The process of settling the dispute shall be completed within 60 days of passing order by the court settling the dispute through Settlement Conference until the time is extended not exceeding 30 days on the basis of written statement of the disputed parties or the court own initiatives sufficient cause being shown in the record. The term and conditions of the settlement shall be recorded in agreement and the parties in dispute shall sign as executor, lawyers and the representative present shall sign over the agreement as witness. Afterward the court shall pass an order or necessary decree under the provision of related rule of Order XXIII of the Code of Civil Procedure, 1908. Eventually, no appeal shall lie in the higher court against any order pronounced by the court through Settlement Conference under the provision of this Act. Where no order has been given for settling the dispute through Settlement Conference according to Section 21, the court may keep pending all subsequent proceeding subject to the provision of Section 24 after submission of written by the defendant and may refer the case to lawyers or may send the dispute to the parties for settlement.
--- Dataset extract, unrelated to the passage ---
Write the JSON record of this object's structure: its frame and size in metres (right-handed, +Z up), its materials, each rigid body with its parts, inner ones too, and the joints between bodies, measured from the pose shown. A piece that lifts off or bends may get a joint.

The lawyers engaged for conducting the case may engage a lawyer who is not engaged by neither of the parties or may engage any retired judge or retired officer as arbitrator in the interest of settle the dispute on mutual consultation of the parties. The process of settling the dispute shall be completed within 60 days of passing order by the court settling the dispute through Settlement Conference until the time is extended not exceeding 30 days on the basis of written statement of the disputed parties or the court own initiatives sufficient cause being shown in the record. Where the receiver of the letter fails to arrange a meeting within the prescribe period or no settlement can be reached within one month from the date of first meeting held for settlement of the dispute through the process of reciprocal dialogue of the both parties, the Government shall appoint as many persons as it considers necessary by the notification of official Gazette for the purpose of settle the dispute.
Within 10 days of receipt of such request the conciliator shall start his conciliation and call a meeting of parties to the dispute for the purpose of bargaining about a settlement. The parties will open the issue of the dispute before the conciliator on the fixed date. If the settlement of dispute is arrived at in the course of conciliation, the conciliator shall send a report to the Government together with a memorandum of settlement signed by the parties.